Pour se refaire la bouche, il faut revenir aux vins des vieux pays. De ce coin du monde, la vedette incontestable de l’arrivage est, sans contredit, le Château de Beaucastel, Châteauneuf-du-Pape, 2003 [80 $]. Une déception. Ce n’est pas le petit verdot, mais peut-être bien une bonne douzaine de vins italiens affreusement tanniques bus avant d’attaquer Beaucastel qui a faussé mon système sensoriel, toujours est-il que le vin de monsieur Perrin m’a semblé pour le moins maigrelet, dans ce millésime pourtant réputé dans cette appellation. On cherche le fruit au nez et en bouche. Celle-ci s’est révélée ingrate et végétale. Je n’ose pas noter ce vin, parce que je réclame le droit à l’erreur. Néanmoins, je pense qu’il faut y penser à deux fois avant de payer 80 $ pour un vin certes prestigieux, mais qui pourrait en décevoir plusieurs. Sauf, bien entendu, les inconditionnels, qui se précipiteront, ne serait-ce que pour ne pas faire un trou dans leur collection.
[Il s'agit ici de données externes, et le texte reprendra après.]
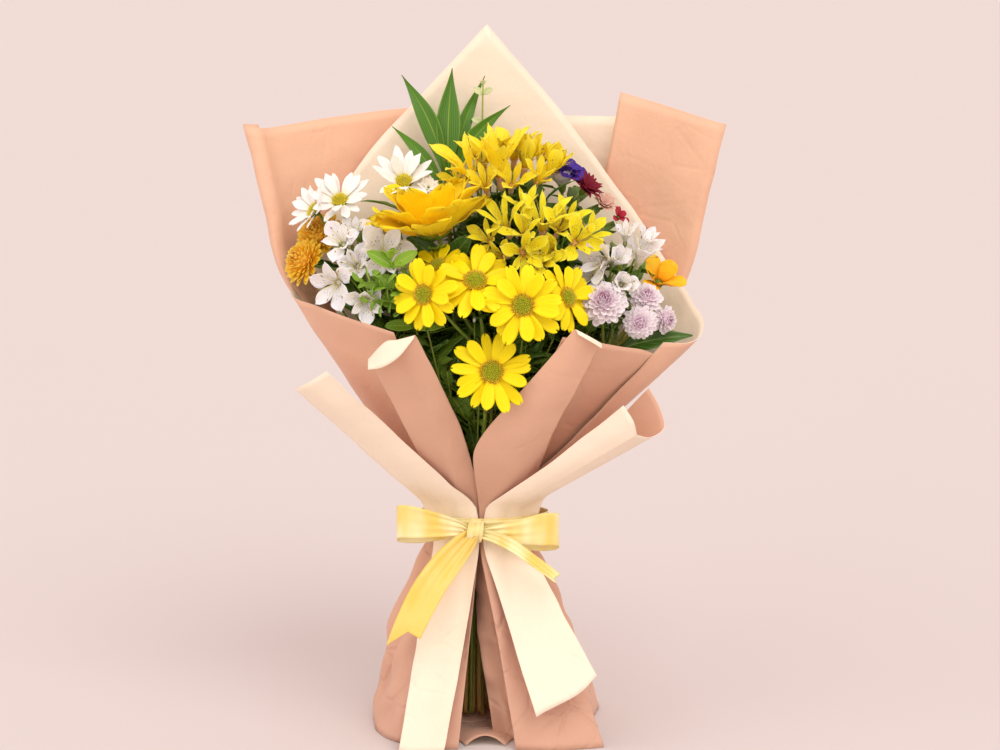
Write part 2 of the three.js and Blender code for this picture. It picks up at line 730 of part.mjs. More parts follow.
const POMPONS = [
  { name: 'orange_pompon_1', colour: COLOURS.orange, at: [-120, 8, 388], face: [-0.4, -0.5, 0.75],
    size: 20 },
  { name: 'orange_pompon_2', colour: COLOURS.orange, at: [-133, -18, 370], face: [-0.85, -0.4, 0.3],
    size: 20 },
  { name: 'lilac_pompon_1', colour: COLOURS.lilac, at: [94, -66, 345], face: [0, -0.85, 0.5], size: 19 },
  { name: 'lilac_pompon_2', colour: COLOURS.lilac, at: [127, -48, 346], face: [0.1, -0.75, 0.6], size: 14,
    tiers: SMALL_TIERS },
  { name: 'lilac_pompon_3', colour: COLOURS.lilac, at: [122, -60, 329], face: [-0.1, -0.95, 0.1], size: 14,
    tiers: SMALL_TIERS },
  { name: 'lilac_pompon_4', colour: COLOURS.lilac, at: [142, -44, 329], face: [0.6, -0.75, 0], size: 12,
    tiers: SMALL_TIERS },
];
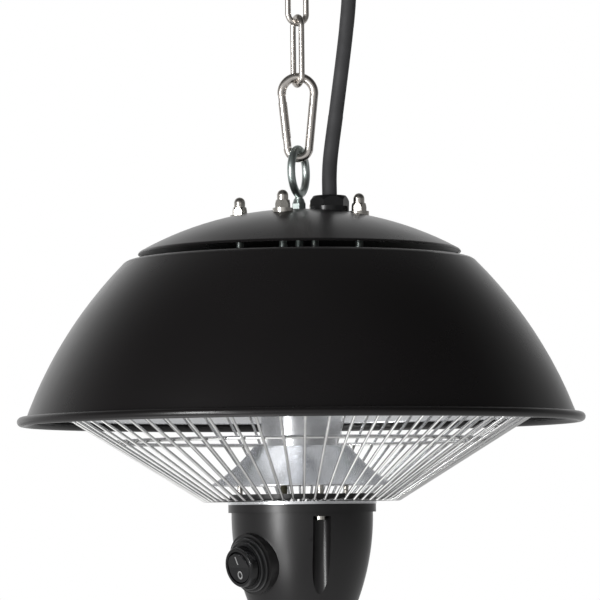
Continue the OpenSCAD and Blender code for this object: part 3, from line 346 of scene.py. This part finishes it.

D’Espagne, le Marquès de Cáceres, reserva, Rioja, 1998 [30 $] reste un achat intéressant. C’est un vin qui a la typicité de son appellation. La trilogie ibérique est bien présente au nez : bois américain [vanille et lait de coco], cuir et bois de santal. En bouche, les tannins sont ronds. Pourtant, le tout a une certaine lourdeur, qui fait perdre quelques quartiers de noblesse à l’ensemble. De fait, trop de bois et trop de cuir donnent, même en bouche, une impression pâteuse que même le goût de cacao ne réussit pas à faire oublier.
Si vous ne devez n’acheter qu’un seul vin espagnol en mars, attendez l’arrivage du 18 mars. Un autre Rioja, le Contino sera alors disponible et il est bien meilleur que le Cáceres.